In the summer of 2023, I was the subject of a full length article on the front page of the New York Times!!
Why? Because—although my favorite activity is lying on the couch with a bourbon sour and a good romance novel—I’ve been privileged to help many Pro Football Hall of Fame inductees write their acceptance speeches…and the Times thought that was a pretty good story.
(Kind of a “man bites dog” thing, except more like “this woman knows nothing about football, and guess who she gets to work with.”)
Since being featured in the Paper of Record is almost the exact definition of a capstone experience, I hope you’ll check out This Jazz Artist Makes Pro Football Hall of Fame Speeches Sing, as well as my blog post on how to craft a great acceptance speech.
And if you’re not a NY Times subscriber, here is a PDF of the article to download or read online.
…When Do You Get Your 15 Minutes of Fame?
The shocking (and delightful) thing about this experience is that, in a million years, I couldn’t have seen it coming.
If it’s true that we each get 15 minutes of fame, I would have expected mine to be coupled with a pharmaceutical product launch…or a talk about networking at the Brooklyn Public Library…or even my work with Develop Don’t Destroy Brooklyn in the early 2000’s, trying to save my neighborhood from hyper-gentrification (we did not succeed).

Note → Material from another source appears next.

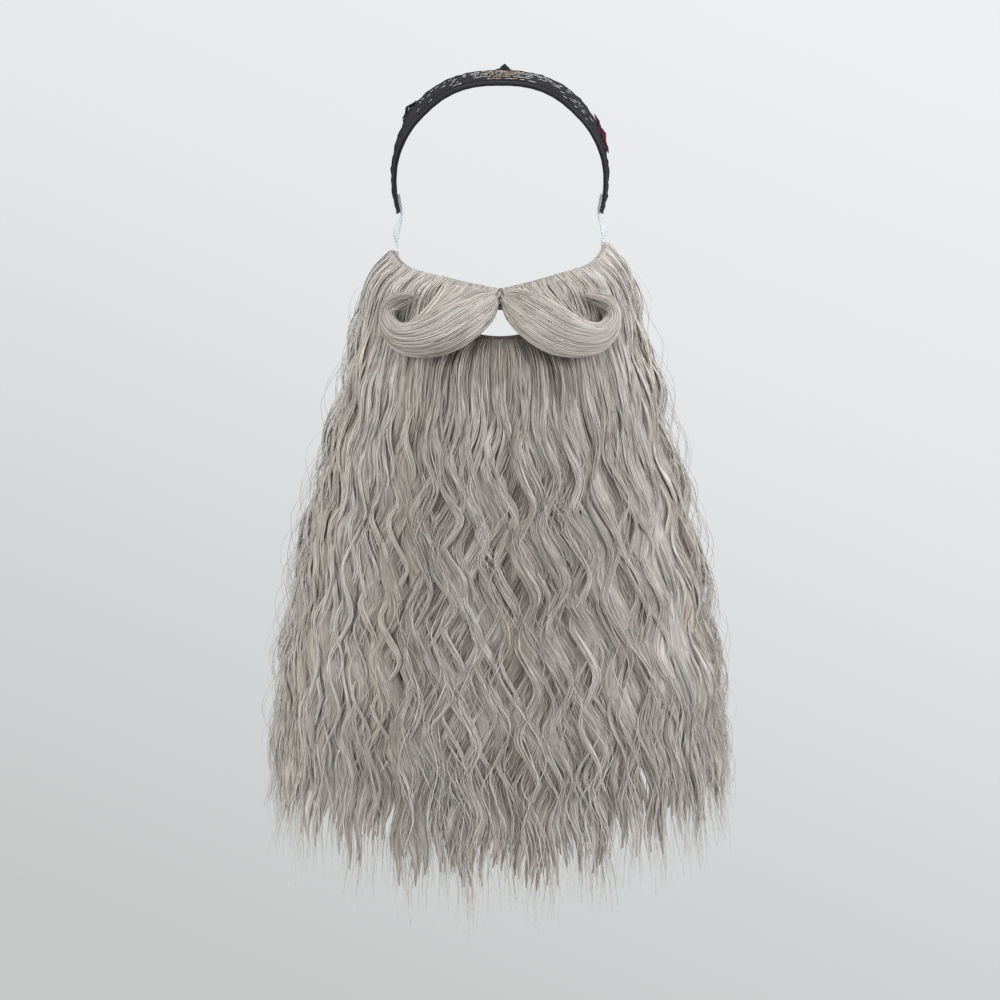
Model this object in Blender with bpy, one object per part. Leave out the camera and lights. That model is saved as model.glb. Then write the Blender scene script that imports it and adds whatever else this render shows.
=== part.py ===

Which just goes to show that—of the many, many things we do for work every day—it’s almost impossible to predict which ones will resonate beyond our inner circle of friends, family, and maybe colleagues and clients.
Always Doing Good Work Matters
So the moral of this story is to always do your best work, even if the task at hand seems menial or peripheral, and even if you think (like I did at first) that you don’t know enough about football, or any other topic, to represent it fairly.
Since you never know where the spotlight will shine, always doing your best is the only way to be prepared when YOUR 15 minutes of fame come calling.
And I hope they come calling for you soon!